-- begin --

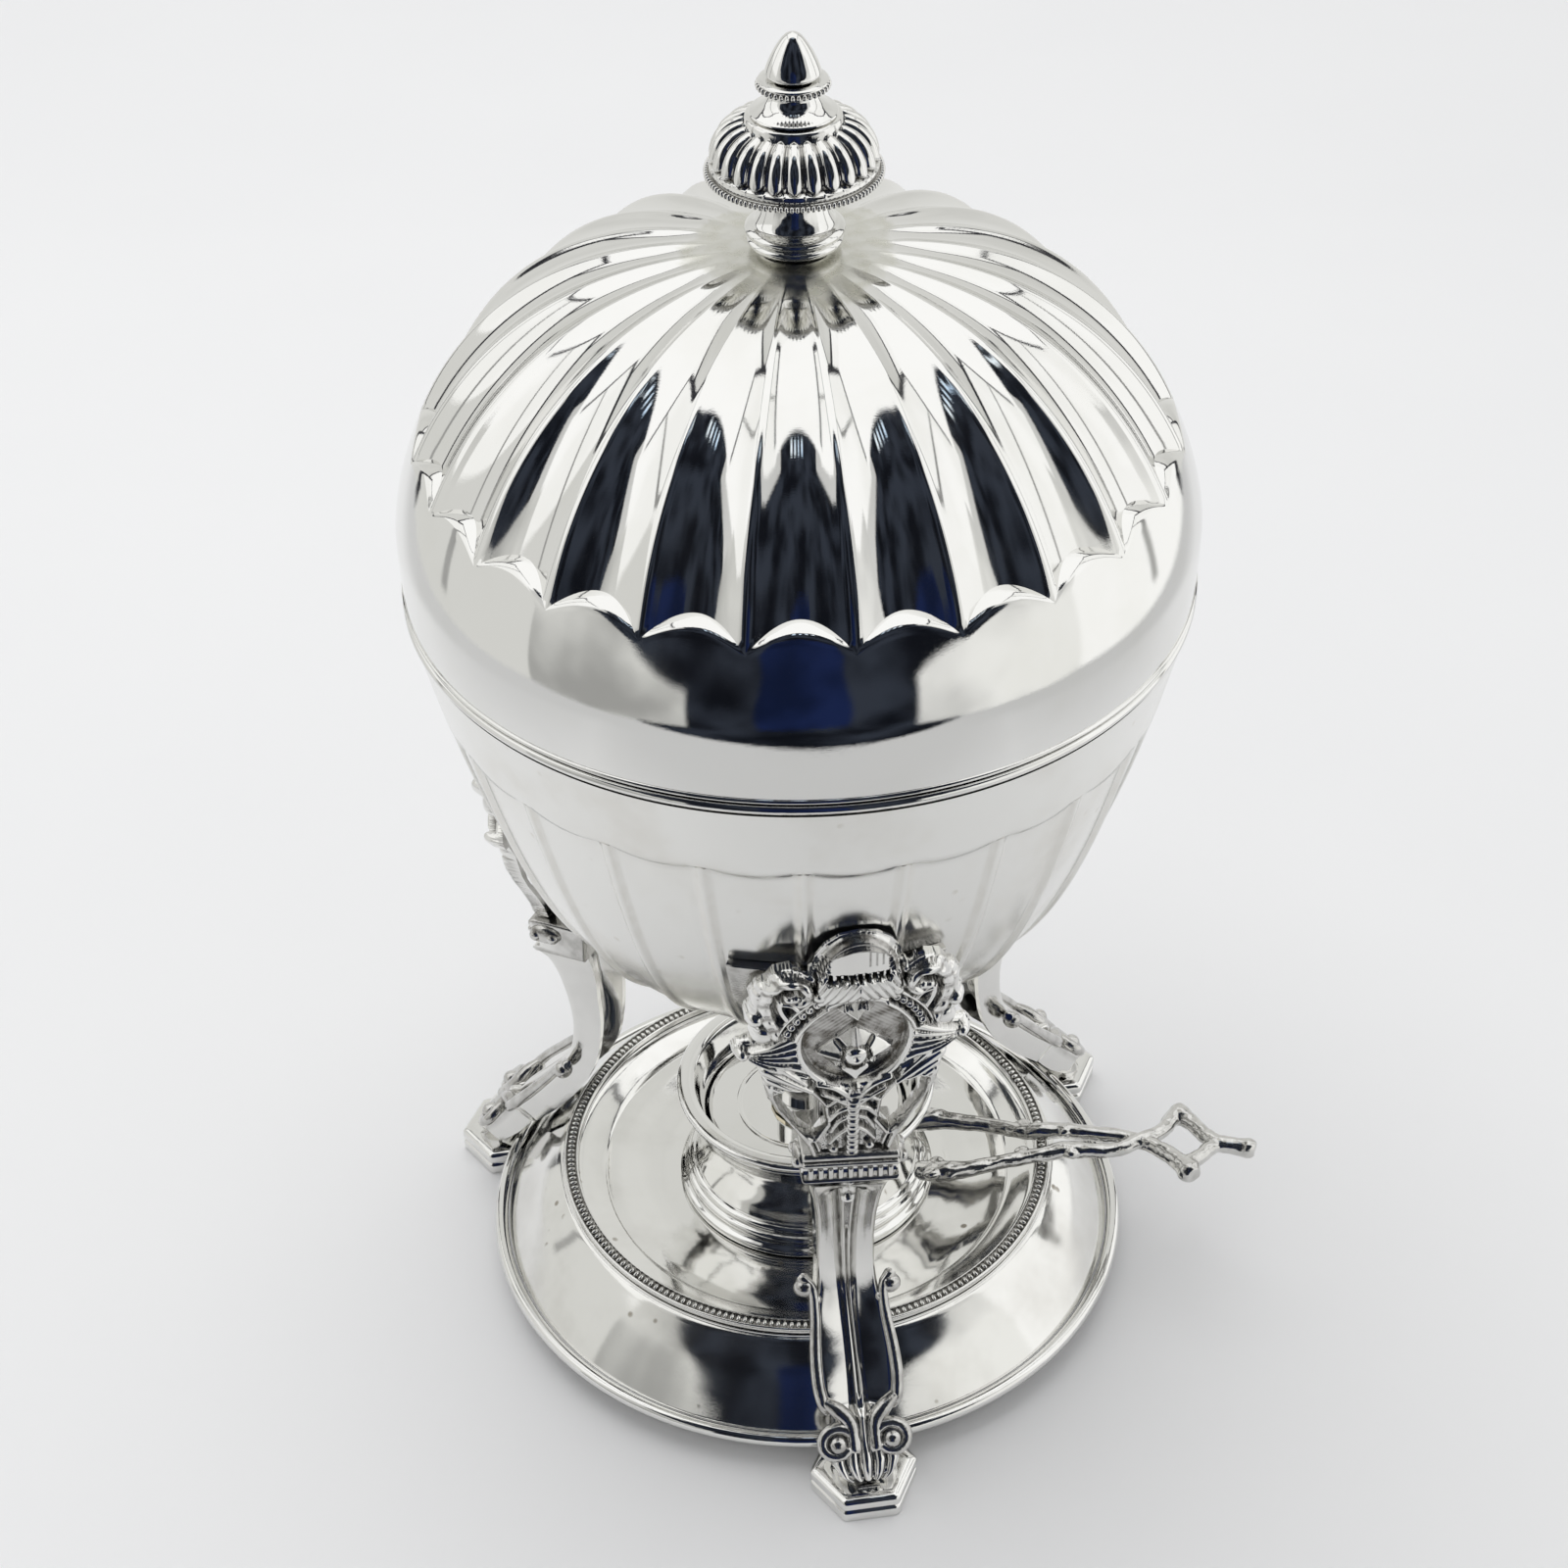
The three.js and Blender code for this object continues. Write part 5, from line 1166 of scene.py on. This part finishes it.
def build_plinth():
    """A stepped hexagon with rounded corners."""
    low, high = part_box("foot_plinth_1")
    middle = ((low[1] + high[1]) / 2 - AXIS[1]) / MM
    apothem = (high[1] - low[1]) / 2 / MM
    layers = [(0.5, 0.0), (0.12, 0.12), (0.0, 0.5), (0.0, 1.9), (0.12, 2.2), (0.5, 2.4), (0.55, 2.6), (0.5, 2.8),
              (0.1, 3.0), (0.0, 3.3), (0.0, 4.35), (0.15, 4.7), (0.6, 5.05), (1.1, 5.24), (2.2, 5.3)]
    rows = []
    for inset, z in layers:
        reach = apothem - inset
        rounding = min(1.1, reach * 0.3)
        corner = (reach - rounding) / math.cos(math.pi / 6)
        ring = []
        for a in np.radians(60 * np.arange(1, 7)):
            for b in a + np.radians(np.linspace(-30, 30, 6)):
                ring.append((corner * math.cos(a) + rounding * math.cos(b),
                             corner * math.sin(a) + rounding * math.sin(b) + middle, z))
        rows.append(np.array(ring))
    leg_copies("plinth", lofted(rows), "foot_plinth", POLISHED, sharp=50)


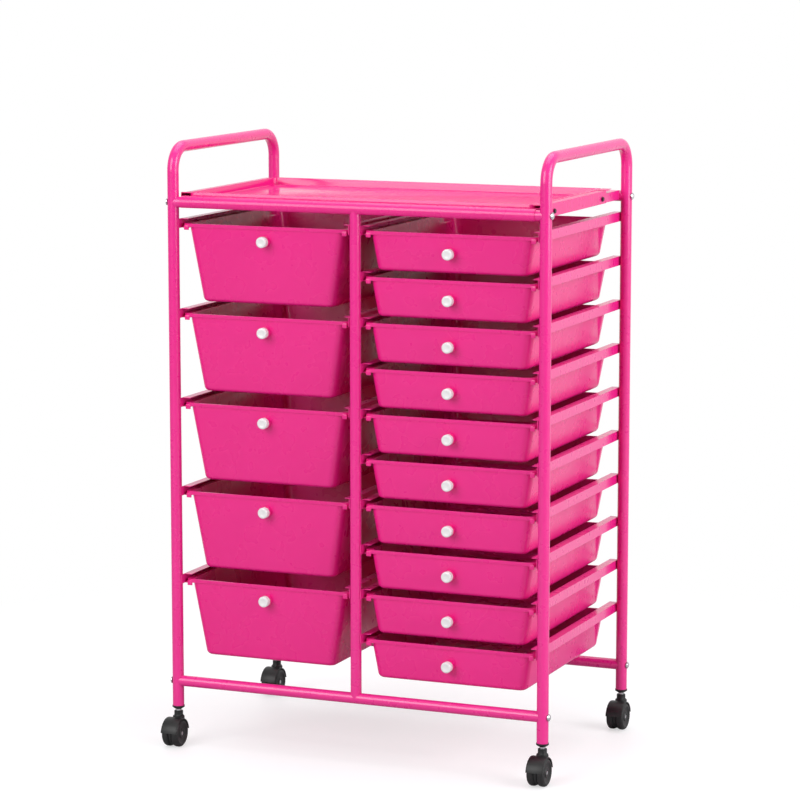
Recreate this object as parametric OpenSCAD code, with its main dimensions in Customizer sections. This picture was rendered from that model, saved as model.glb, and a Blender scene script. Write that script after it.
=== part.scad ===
// Rolling drawer trolley: two bent-tube side frames joined by cross rails,
// two columns of slide-out drawers, a shallow top tray and four twin-wheel casters.
// Millimetres, +Z up, +X to the right, front faces -Y. The origin is on the floor,
// at the centre of the footprint.

/* [Overall] */
// Width over the two side frames
overall_w = 630; // [560:1:800]
// Depth over the front and back posts
overall_d = 388; // [340:1:480]
// Height from the floor to the top of the handles
overall_h = 953; // [930:1:1150]

/* [Frame tubes] */
// Outer diameter of the bent side tubes
side_tube_d = 18; // [15:0.5:22]
// Outer diameter of the cross rails and middle posts
rail_d = 17; // [14:0.5:20]
// Wall thickness of every tube
tube_wall = 1.2; // [0.8:0.1:2]
// Centre-line radius of the handle bends
handle_bend_r = 36; // [28:1:60]
// Height of the lower end of the side tubes
tube_bottom_z = 63; // [60:1:80]
// Height of the bottom rails' centre line
bottom_rail_z = 103; // [90:1:115]
// Height of the handle's centre line above the top rails' centre line
handle_rise = 84; // [70:1:120]
// Gap left for the weld or the paint where one tube meets another
joint_gap = 0.15; // [0.05:0.05:0.3]

/* [Runners] */
// Height of the C-section runners
runner_h = 14.5; // [12:0.5:18]
// Width of a runner's flanges
runner_flange = 13; // [10:0.5:15]
// Sheet thickness of a runner
runner_wall = 1.2; // [0.8:0.1:1.6]
// How far a runner's flanges stop behind its welded front tongue
runner_setback = 11; // [10:0.5:16]

/* [Drawers] */
// Number of large drawers in the left column
large_count = 5;
// Spacing of the small drawers; the large ones take two spacings each
level_pitch = 70; // [66:0.5:74]
// Drop from the top rails' centre line to the first drawer's rim
first_rim_drop = 33; // [30:1:50]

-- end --

* _Written instruction_:
Copy every line above in which the string "with" shows up.

* _Response_:
    """A stepped hexagon with rounded corners."""
Recreate this object as parametric OpenSCAD code, with its main dimensions in Customizer sections. This picture was rendered from that model, saved as model.glb, and a Blender scene script. Write that script after it.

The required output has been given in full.